> [Written exercise]
Review the listing and copy each line that holds the word "where".
=-=-=-=-=
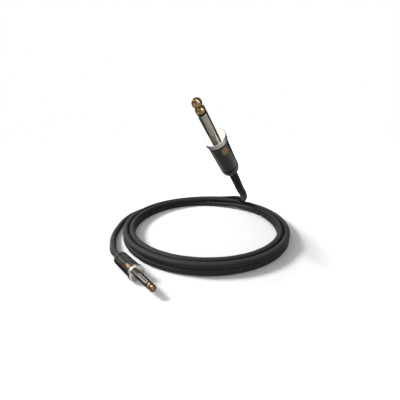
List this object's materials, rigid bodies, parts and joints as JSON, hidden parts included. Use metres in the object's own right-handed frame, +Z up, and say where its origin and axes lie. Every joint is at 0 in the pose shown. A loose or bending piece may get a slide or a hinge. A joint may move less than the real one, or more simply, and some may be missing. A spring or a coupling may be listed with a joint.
{
  "type": "instrument cable",
  "caption": "Coiled shielded instrument cable with a straight mono phone plug at each end, each with a screw-on barrel over its solder joints.",
  "frame": {"origin": "on the ground, under the middle of the two plugs' common bounding box", "axes": "+Z up; +Y from the plugs towards the coil's far side; +X to the right when the coil is seen from the plugs' side"},
  "size_m": [0.2438, 0.2851, 0.1538],
  "materials": {
    "gold_tip": "gold-plated, polished",
    "black_insulator": "smooth",
    "clear_insulator": "smooth",
    "polished_steel": "polished with turned lines",
    "fibre_insulator": "pressed fibre",
    "lug_metal": "tinned sheet",
    "white_insulation": "satin",
    "copper_strands": "stranded",
    "solder": "bright",
    "cable_jacket": "satin",
    "liner_plastic": "satin",
    "dark_barrel": "satin anodised",
    "gold_inlay": "satin gold"
  },
  "bodies": {
    "cable_and_plugs": {"tip_contact_a": "gold_tip", "tip_ring_a": "black_insulator", "tip_tube_a": "clear_insulator", "plug_body_a": "polished_steel", "rear_washer_a": "fibre_insulator", "tip_lug_a": "lug_metal", "ground_lug_a": "lug_metal", "core_insulation_a": "white_insulation", "core_wire_a": "copper_strands", "core_solder_a": "solder", "shield_tail_a": "copper_strands", "shield_solder_a": "solder", "jacket_end_a": "cable_jacket", "tip_contact_b": "gold_tip", "tip_ring_b": "black_insulator", "tip_tube_b": "clear_insulator", "plug_body_b": "polished_steel", "rear_washer_b": "fibre_insulator", "tip_lug_b": "lug_metal", "ground_lug_b": "lug_metal", "core_insulation_b": "white_insulation", "core_wire_b": "copper_strands", "core_solder_b": "solder", "shield_tail_b": "copper_strands", "shield_solder_b": "solder", "jacket_end_b": "cable_jacket", "lead_a": "cable_jacket", "cable_coil": "cable_jacket", "lead_b": "cable_jacket"},
    "liner_a": {"liner_a": "liner_plastic"},
    "barrel_a": {"barrel_a": "dark_barrel", "barrel_inlay_a": "gold_inlay"},
    "liner_b": {"liner_b": "liner_plastic"},
    "barrel_b": {"barrel_b": "dark_barrel", "barrel_inlay_b": "gold_inlay"}
  },
  "joints": [
    {"name": "barrel_slide_a", "type": "slide", "parent": "cable_and_plugs", "child": "liner_a", "axis": [-0.6971, 0.7168, -0.0175], "range_m": [0, 0.006]},
    {"name": "barrel_turn_a", "type": "hinge", "parent": "liner_a", "child": "barrel_a", "pos_m": [-0.04343, 0.01924, 0.00765], "axis": [-0.6971, 0.7168, -0.0175], "range_deg": [0, 2160]},
    {"name": "barrel_slide_b", "type": "slide", "parent": "cable_and_plugs", "child": "liner_b", "axis": [0.3839, 0.6363, -0.6691], "range_m": [0, 0.006]},
    {"name": "barrel_turn_b", "type": "hinge", "parent": "liner_b", "child": "barrel_b", "pos_m": [0.04782, -0.00307, 0.11836], "axis": [0.3839, 0.6363, -0.6691], "range_deg": [0, 2160]}
  ],
  "couplings": [
    {"joint": "barrel_turn_a", "follows": "barrel_slide_a", "rad_per_m": 6283.2},
    {"joint": "barrel_turn_b", "follows": "barrel_slide_b", "rad_per_m": 6283.2}
  ]
}
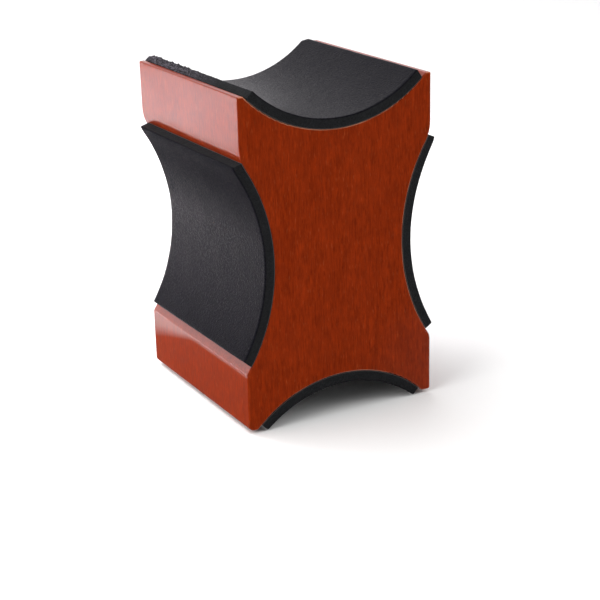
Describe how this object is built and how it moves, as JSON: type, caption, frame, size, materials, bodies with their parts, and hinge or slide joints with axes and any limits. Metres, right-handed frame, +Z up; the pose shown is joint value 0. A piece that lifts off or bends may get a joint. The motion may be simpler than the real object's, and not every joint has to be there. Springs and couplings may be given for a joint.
{
  "type": "instrument neck rest",
  "caption": "Waisted hardwood block with a foam-padded saddle across each long side; holds up a guitar or violin neck on a bench during setup work.",
  "frame": {"origin": "middle of the footprint, at the level of the bottom pad's edges, on which the block stands", "axes": "+Z up the block, along its longest extent; the saddles run along Y, and the front face looks along -Y; X runs from the left saddle to the right one"},
  "size_m": [0.0706, 0.071, 0.1064],
  "materials": {
    "stained_wood": "red-brown stain under satin lacquer, fine straight grain running up the block",
    "black_foam": "matt closed-cell foam with a finely speckled skin",
    "adhesive": "dark double-sided film"
  },
  "bodies": {
    "root": {"saddle_block": "stained_wood", "top_foam_pad": "black_foam", "bottom_foam_pad": "black_foam", "left_foam_pad": "black_foam", "right_foam_pad": "black_foam", "top_adhesive_film": "adhesive", "bottom_adhesive_film": "adhesive", "left_adhesive_film": "adhesive", "right_adhesive_film": "adhesive"}
  },
  "joints": []
}
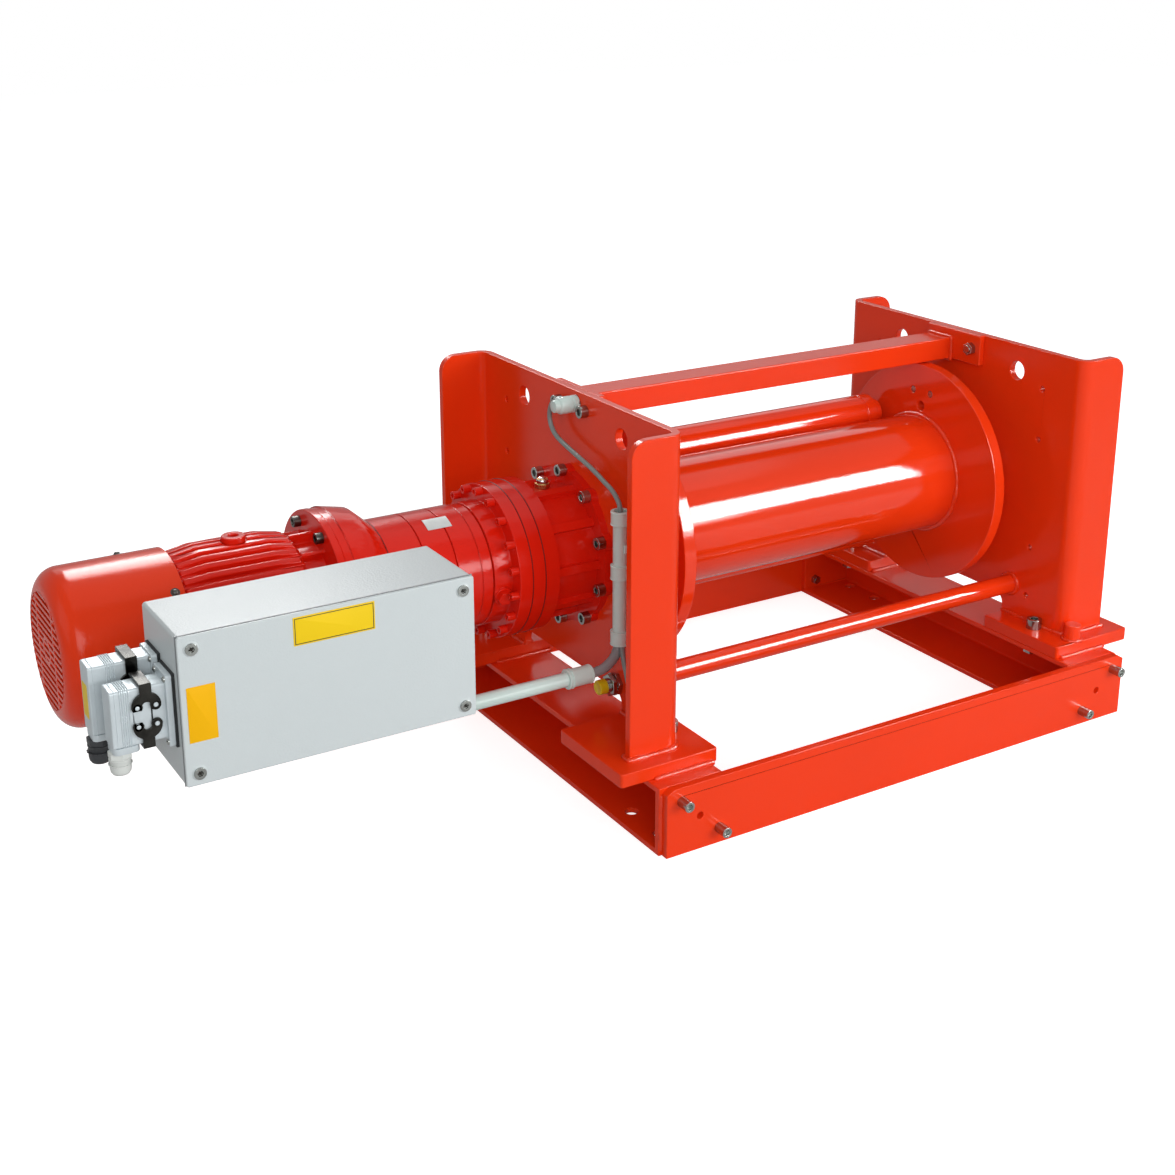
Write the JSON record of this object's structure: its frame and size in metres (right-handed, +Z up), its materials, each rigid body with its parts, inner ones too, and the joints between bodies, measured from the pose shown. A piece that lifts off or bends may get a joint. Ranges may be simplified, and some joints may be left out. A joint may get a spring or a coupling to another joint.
{
  "type": "electric winch",
  "caption": "Electric rope winch: flanged drum between two side frames on a bolted base, with a planetary gearbox, brake motor, pressure roller and control box.",
  "frame": {"origin": "centre of the base on its underside, between the four outer base bolts", "axes": "+X along the drum axis away from the motor, -Y to the front where the rope leaves, +Z up"},
  "size_m": [1.634, 0.725, 0.565],
  "materials": {
    "red_paint": "smooth red machine paint on steel",
    "cast_red": "red paint over cast iron",
    "drum_red": "red paint on the drum",
    "zinc": "bright zinc plating",
    "bare_steel": "turned and ground steel",
    "dark_steel": "blackened steel",
    "bronze": "bearing bronze and brass",
    "copper": "copper windings in a steel pack",
    "box_grey": "pale grey powder coat",
    "die_cast": "grey die-cast aluminium",
    "seal_black": "black rubber",
    "lever_dark": "dark passivated steel",
    "white_plastic": "off-white plastic",
    "grey_plastic": "grey cable sheath",
    "dark_plastic": "dark moulded plastic"
  },
  "bodies": {
    "frame": {"left_rail": "red_paint", "right_rail": "red_paint", "cross_plates": "red_paint", "cross_plate_screws": "zinc", "left_side_frame": "red_paint", "right_side_frame": "red_paint", "foot_plates": "red_paint", "foot_bolts": "zinc", "top_cross_bar": "red_paint", "web_screws": "zinc", "tie_rods": "red_paint", "drum_bearing": "bare_steel", "bearing_housing": "cast_red", "pivot_shaft": "bare_steel", "roller_springs": "dark_steel", "gearbox_housing": "cast_red", "ring_gear": "cast_red", "ring_gear_screws": "cast_red", "stage_housing": "cast_red", "gearbox_plugs": "cast_red", "adapter_dome": "cast_red", "motor_end_shield": "cast_red", "adapter_bolts": "dark_steel", "motor_housing": "cast_red", "stator": "copper", "shaft_bearings": "bare_steel", "brake": "dark_steel", "fan_cowl": "red_paint", "lifting_eye": "cast_red", "terminal_box": "cast_red", "control_box": "box_grey", "box_cover": "box_grey", "seals": "seal_black", "cover_screws": "zinc", "switchgear": "dark_plastic", "connector_bases": "die_cast", "connector_hoods": "die_cast", "glands": "dark_plastic", "conduits": "white_plastic", "cables": "grey_plastic"},
    "drum": {"drum_barrel": "drum_red", "drum_flanges": "drum_red", "drive_hub": "drum_red", "drum_fasteners": "zinc", "drum_journal": "bare_steel", "planet_carrier": "bare_steel"},
    "planet_1": {"planet_gear_1": "bare_steel"},
    "planet_2": {"planet_gear_2": "bare_steel"},
    "planet_3": {"planet_gear_3": "bare_steel"},
    "sun": {"sun_shaft": "bare_steel"},
    "rotor": {"rotor": "bare_steel", "fan": "dark_plastic"},
    "arms": {"roller_arms": "red_paint", "roller_axle": "bare_steel", "pivot_bushes": "bronze"},
    "roller": {"pressure_roller": "red_paint"},
    "upper_front_lever": {"upper_front_lever": "lever_dark"},
    "lower_front_lever": {"lower_front_lever": "lever_dark"},
    "upper_rear_lever": {"upper_rear_lever": "lever_dark"},
    "lower_rear_lever": {"lower_rear_lever": "lever_dark"}
  },
  "joints": [
    {"name": "drum_spin", "type": "hinge", "parent": "frame", "child": "drum", "pos_m": [0.006, 0, 0.333], "axis": [1, 0, 0], "continuous": true},
    {"name": "sun_spin", "type": "hinge", "parent": "frame", "child": "sun", "pos_m": [-0.5, 0, 0.333], "axis": [1, 0, 0], "continuous": true},
    {"name": "rotor_spin", "type": "hinge", "parent": "frame", "child": "rotor", "pos_m": [-0.89, 0, 0.333], "axis": [1, 0, 0], "continuous": true},
    {"name": "planet_1_spin", "type": "hinge", "parent": "drum", "child": "planet_1", "pos_m": [-0.491, 0, 0.387], "axis": [1, 0, 0], "continuous": true},
    {"name": "planet_2_spin", "type": "hinge", "parent": "drum", "child": "planet_2", "pos_m": [-0.491, 0.04677, 0.306], "axis": [1, 0, 0], "continuous": true},
    {"name": "planet_3_spin", "type": "hinge", "parent": "drum", "child": "planet_3", "pos_m": [-0.491, -0.04677, 0.306], "axis": [1, 0, 0], "continuous": true},
    {"name": "roller_swing", "type": "hinge", "parent": "frame", "child": "arms", "pos_m": [0.006, 0.215, 0.3], "axis": [-1, 0, 0], "range_deg": [0, 25], "stiffness_Nm_per_rad": 8, "springref_deg": -17.19},
    {"name": "roller_spin", "type": "hinge", "parent": "arms", "child": "roller", "pos_m": [0.006, 0.09989, 0.41303], "axis": [1, 0, 0], "continuous": true},
    {"name": "upper_front_lever_swing", "type": "hinge", "parent": "frame", "child": "upper_front_lever", "pos_m": [-1.094, -0.324, 0.392], "axis": [0, 1, 0], "range_deg": [0, 19]},
    {"name": "lower_front_lever_swing", "type": "hinge", "parent": "frame", "child": "lower_front_lever", "pos_m": [-1.094, -0.324, 0.37], "axis": [0, -1, 0], "range_deg": [0, 19]},
    {"name": "upper_rear_lever_swing", "type": "hinge", "parent": "frame", "child": "upper_rear_lever", "pos_m": [-1.094, -0.277, 0.398], "axis": [0, 1, 0], "range_deg": [0, 19]},
    {"name": "lower_rear_lever_swing", "type": "hinge", "parent": "frame", "child": "lower_rear_lever", "pos_m": [-1.094, -0.277, 0.376], "axis": [0, -1, 0], "range_deg": [0, 19]}
  ],
  "couplings": [
    {"joint": "sun_spin", "follows": "drum_spin", "ratio": 4.5},
    {"joint": "rotor_spin", "follows": "drum_spin", "ratio": 24.75},
    {"joint": "planet_1_spin", "follows": "drum_spin", "ratio": -2.8},
    {"joint": "planet_2_spin", "follows": "drum_spin", "ratio": -2.8},
    {"joint": "planet_3_spin", "follows": "drum_spin", "ratio": -2.8}
  ]
}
=-=-=-=-=
> [Finished answer]
List this object's materials, rigid bodies, parts and joints as JSON, hidden parts included. Use metres in the object's own right-handed frame, +Z up, and say where its origin and axes lie. Every joint is at 0 in the pose shown. A loose or bending piece may get a slide or a hinge. A joint may move less than the real one, or more simply, and some may be missing. A spring or a coupling may be listed with a joint.
  "frame": {"origin": "centre of the base on its underside, between the four outer base bolts", "axes": "+X along the drum axis away from the motor, -Y to the front where the rope leaves, +Z up"},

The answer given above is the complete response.